* **Exercise requirements**: From the first line of the data through the line containing "return np.hypot(*(p - a", return each line exactly.

* **Given information**:
— Begin —
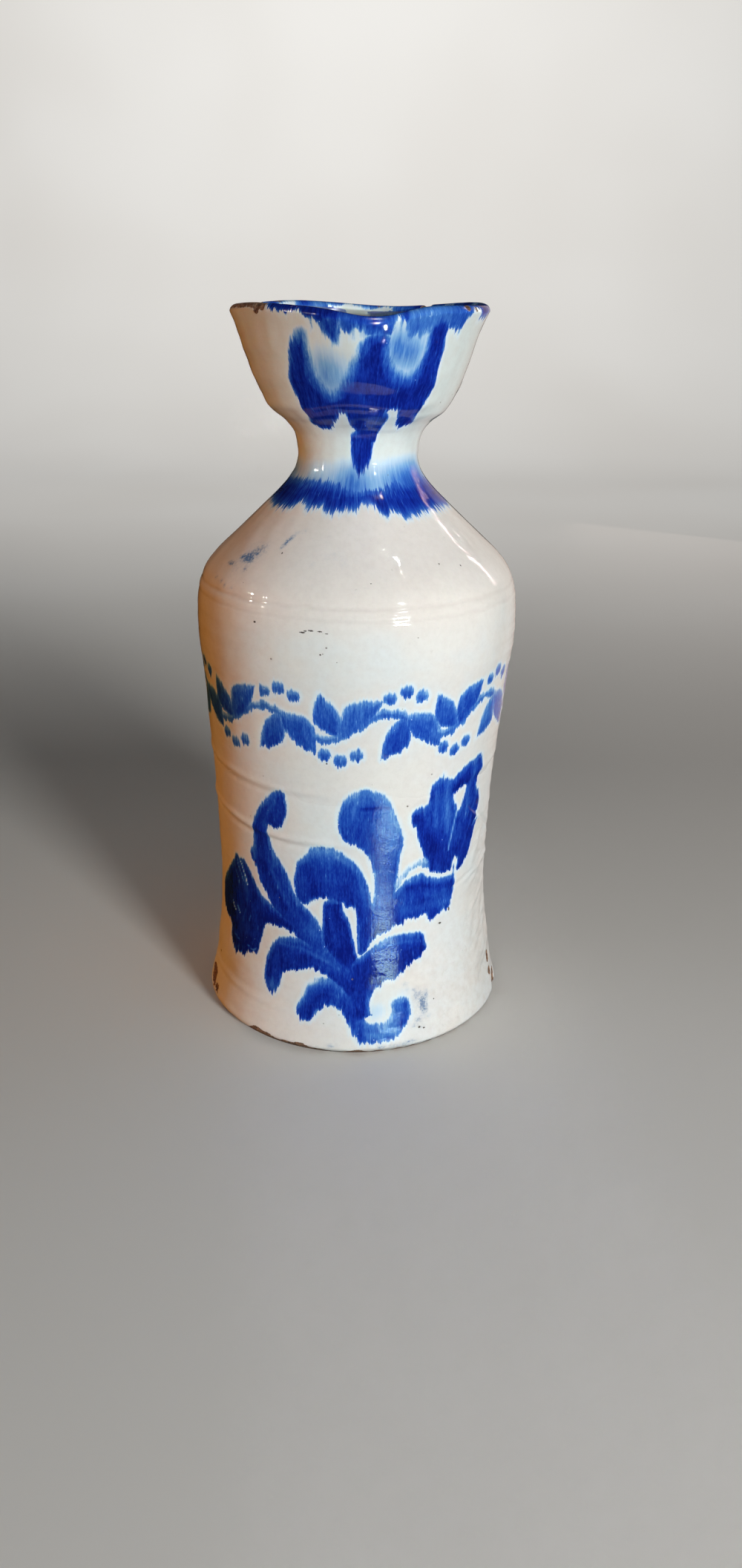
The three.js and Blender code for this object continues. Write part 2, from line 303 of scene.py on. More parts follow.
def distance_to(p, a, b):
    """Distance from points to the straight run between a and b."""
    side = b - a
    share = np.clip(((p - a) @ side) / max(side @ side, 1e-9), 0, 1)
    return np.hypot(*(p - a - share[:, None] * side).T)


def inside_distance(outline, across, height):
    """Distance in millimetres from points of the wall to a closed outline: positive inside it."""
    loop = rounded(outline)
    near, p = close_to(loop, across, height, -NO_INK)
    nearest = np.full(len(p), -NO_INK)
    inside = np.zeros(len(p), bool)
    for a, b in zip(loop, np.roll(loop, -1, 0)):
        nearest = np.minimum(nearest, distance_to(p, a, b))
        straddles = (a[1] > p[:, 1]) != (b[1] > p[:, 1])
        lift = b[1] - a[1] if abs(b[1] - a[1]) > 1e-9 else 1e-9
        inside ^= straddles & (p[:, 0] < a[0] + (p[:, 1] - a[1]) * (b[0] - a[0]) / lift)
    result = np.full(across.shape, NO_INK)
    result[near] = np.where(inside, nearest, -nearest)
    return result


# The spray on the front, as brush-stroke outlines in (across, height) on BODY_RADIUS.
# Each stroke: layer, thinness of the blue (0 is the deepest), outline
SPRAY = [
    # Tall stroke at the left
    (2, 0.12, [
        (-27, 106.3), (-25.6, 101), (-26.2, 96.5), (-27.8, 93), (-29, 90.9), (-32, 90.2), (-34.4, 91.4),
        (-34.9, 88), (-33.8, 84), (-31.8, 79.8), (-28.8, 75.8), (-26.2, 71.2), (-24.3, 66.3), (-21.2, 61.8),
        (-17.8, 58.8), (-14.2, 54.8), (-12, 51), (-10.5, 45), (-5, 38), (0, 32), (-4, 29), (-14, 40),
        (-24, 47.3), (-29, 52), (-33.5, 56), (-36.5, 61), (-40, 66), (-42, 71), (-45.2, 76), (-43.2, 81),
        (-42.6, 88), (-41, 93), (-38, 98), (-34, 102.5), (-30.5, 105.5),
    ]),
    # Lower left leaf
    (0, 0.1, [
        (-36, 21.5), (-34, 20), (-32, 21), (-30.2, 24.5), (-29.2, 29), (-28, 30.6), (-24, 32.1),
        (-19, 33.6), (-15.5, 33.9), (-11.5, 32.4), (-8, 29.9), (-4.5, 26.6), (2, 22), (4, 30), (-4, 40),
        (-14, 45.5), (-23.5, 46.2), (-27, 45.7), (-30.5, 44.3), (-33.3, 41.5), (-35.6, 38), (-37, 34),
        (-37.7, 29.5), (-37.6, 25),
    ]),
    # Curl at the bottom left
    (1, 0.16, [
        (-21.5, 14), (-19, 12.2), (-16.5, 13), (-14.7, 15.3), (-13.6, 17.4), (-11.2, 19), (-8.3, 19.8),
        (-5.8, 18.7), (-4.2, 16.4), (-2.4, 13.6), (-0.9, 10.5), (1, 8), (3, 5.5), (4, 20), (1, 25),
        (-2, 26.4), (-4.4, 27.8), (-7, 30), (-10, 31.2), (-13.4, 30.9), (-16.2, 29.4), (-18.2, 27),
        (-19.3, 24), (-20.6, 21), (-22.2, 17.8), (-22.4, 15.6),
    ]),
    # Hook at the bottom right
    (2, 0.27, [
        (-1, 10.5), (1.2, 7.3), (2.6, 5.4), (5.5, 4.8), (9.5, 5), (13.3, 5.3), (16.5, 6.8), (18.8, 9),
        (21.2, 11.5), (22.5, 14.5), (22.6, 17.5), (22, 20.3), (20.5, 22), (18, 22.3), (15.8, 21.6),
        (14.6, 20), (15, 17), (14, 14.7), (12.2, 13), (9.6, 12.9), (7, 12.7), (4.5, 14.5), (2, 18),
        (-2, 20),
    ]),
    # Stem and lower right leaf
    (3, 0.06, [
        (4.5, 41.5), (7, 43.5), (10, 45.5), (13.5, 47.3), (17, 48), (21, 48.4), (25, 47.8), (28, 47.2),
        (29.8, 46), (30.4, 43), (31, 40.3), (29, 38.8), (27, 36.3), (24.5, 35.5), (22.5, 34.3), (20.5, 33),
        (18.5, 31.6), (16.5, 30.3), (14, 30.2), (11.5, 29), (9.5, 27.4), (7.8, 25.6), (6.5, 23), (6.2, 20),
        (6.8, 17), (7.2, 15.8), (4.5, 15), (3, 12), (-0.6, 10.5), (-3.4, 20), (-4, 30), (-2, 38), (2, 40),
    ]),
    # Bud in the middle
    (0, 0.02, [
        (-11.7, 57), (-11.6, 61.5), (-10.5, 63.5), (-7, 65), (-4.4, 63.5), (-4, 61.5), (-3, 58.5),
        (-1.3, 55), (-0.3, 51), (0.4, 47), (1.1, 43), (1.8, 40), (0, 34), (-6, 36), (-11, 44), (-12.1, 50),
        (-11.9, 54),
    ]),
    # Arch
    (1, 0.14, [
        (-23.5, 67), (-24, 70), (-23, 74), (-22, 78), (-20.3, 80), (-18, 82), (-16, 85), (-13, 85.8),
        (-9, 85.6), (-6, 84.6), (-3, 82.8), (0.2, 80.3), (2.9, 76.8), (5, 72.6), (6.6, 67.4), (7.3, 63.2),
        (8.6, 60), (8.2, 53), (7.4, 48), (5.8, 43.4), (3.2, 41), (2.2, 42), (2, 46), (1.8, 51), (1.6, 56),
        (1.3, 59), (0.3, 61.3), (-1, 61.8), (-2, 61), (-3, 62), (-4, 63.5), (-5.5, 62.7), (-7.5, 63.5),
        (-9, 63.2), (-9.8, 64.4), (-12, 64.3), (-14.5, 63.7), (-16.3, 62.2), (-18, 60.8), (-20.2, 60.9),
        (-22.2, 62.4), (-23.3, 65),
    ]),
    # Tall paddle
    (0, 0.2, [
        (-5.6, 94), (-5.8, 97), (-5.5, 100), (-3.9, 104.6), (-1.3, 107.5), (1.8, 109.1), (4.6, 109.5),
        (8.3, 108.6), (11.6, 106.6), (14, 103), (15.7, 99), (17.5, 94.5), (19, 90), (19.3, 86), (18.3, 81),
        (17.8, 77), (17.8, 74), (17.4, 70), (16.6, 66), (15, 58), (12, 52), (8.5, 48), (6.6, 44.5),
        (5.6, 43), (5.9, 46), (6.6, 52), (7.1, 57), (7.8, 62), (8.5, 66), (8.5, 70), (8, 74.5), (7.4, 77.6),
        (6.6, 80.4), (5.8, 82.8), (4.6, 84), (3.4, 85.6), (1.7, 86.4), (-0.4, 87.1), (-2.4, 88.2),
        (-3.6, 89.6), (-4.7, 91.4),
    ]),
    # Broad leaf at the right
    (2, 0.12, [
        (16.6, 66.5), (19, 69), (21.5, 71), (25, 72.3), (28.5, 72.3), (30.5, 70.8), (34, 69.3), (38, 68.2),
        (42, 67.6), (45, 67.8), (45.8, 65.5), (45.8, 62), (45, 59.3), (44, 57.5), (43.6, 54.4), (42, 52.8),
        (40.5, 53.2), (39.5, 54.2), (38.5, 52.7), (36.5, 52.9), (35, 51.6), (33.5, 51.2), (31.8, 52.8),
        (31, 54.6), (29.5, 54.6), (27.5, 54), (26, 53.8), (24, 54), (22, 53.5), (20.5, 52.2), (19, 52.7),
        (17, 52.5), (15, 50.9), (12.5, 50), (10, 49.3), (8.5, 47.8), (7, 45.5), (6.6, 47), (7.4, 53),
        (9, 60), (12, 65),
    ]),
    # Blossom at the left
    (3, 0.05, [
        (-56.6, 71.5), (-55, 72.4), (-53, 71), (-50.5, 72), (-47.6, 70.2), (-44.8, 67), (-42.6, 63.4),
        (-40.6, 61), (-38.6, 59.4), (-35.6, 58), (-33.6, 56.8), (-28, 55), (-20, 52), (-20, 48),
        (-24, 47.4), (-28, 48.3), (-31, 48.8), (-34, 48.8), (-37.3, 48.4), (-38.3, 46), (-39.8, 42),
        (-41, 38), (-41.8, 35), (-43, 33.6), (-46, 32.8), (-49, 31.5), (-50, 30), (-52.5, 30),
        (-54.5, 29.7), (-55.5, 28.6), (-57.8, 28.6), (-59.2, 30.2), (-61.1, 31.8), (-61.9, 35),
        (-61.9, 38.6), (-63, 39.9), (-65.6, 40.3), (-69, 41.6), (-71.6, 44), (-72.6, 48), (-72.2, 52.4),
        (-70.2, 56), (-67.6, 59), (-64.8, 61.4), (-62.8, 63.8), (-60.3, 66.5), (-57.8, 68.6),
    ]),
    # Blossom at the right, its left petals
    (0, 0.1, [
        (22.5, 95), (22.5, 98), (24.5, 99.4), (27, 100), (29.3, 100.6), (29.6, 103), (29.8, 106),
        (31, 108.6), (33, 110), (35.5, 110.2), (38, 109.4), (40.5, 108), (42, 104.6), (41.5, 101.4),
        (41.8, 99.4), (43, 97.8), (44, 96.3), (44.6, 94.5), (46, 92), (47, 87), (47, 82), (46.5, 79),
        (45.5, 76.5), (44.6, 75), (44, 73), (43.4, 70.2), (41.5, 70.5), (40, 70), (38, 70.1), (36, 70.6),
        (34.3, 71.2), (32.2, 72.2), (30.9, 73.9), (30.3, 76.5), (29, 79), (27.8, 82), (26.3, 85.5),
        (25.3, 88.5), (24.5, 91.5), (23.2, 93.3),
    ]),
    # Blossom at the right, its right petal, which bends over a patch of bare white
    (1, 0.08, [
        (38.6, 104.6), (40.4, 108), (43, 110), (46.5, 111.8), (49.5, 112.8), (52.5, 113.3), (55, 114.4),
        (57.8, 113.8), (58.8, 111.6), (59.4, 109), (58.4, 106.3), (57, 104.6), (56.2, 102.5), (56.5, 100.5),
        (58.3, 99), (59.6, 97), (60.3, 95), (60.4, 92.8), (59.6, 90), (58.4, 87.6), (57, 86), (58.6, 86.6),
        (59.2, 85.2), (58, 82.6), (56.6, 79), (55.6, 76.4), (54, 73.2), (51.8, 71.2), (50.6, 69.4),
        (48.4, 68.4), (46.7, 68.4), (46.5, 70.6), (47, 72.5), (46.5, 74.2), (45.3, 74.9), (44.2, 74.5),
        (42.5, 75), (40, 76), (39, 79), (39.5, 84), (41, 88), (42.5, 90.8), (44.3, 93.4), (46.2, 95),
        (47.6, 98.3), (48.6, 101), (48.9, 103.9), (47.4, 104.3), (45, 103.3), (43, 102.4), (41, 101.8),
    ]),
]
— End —
* **The solution**:
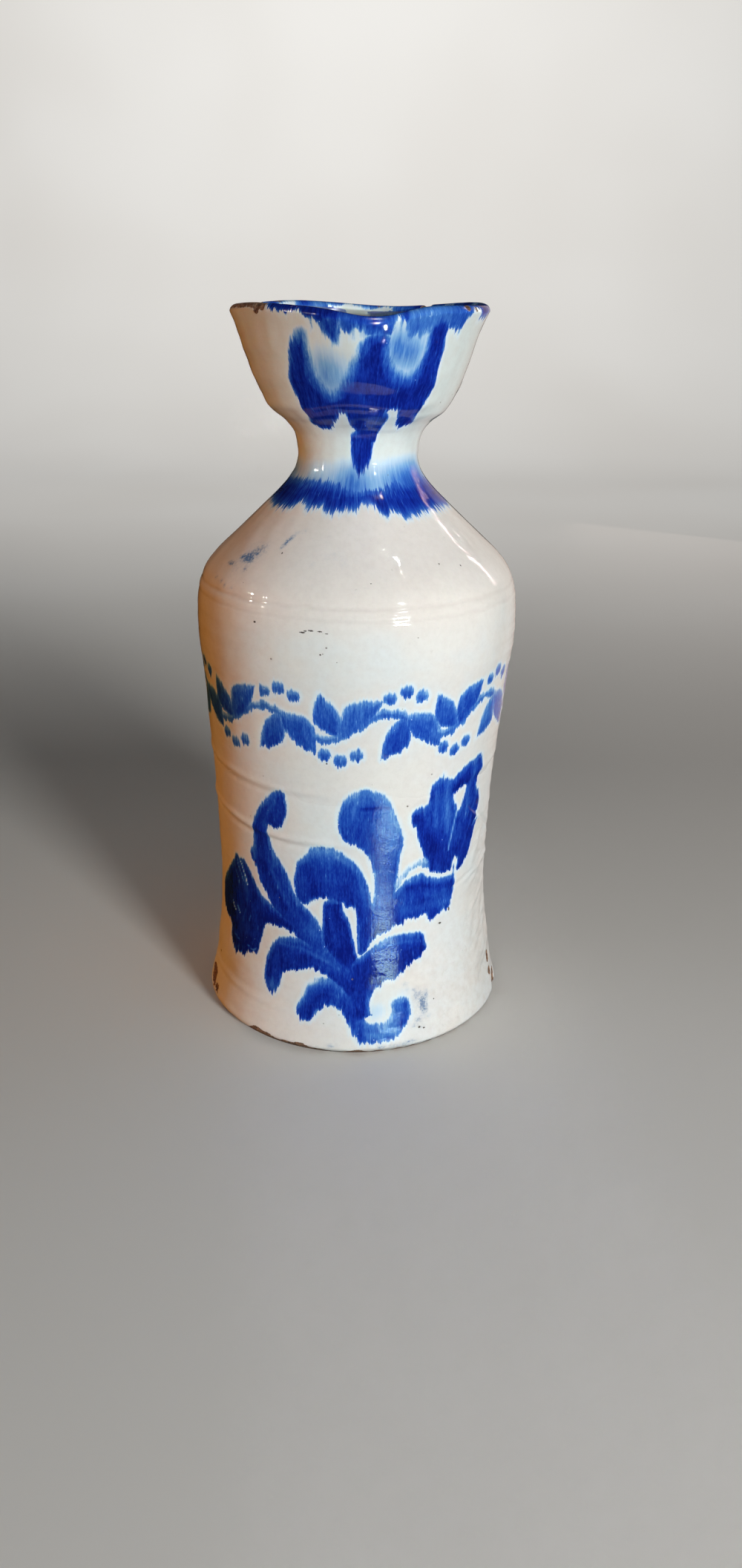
The three.js and Blender code for this object continues. Write part 2, from line 303 of scene.py on. More parts follow.
def distance_to(p, a, b):
    """Distance from points to the straight run between a and b."""
    side = b - a
    share = np.clip(((p - a) @ side) / max(side @ side, 1e-9), 0, 1)
    return np.hypot(*(p - a - share[:, None] * side).T)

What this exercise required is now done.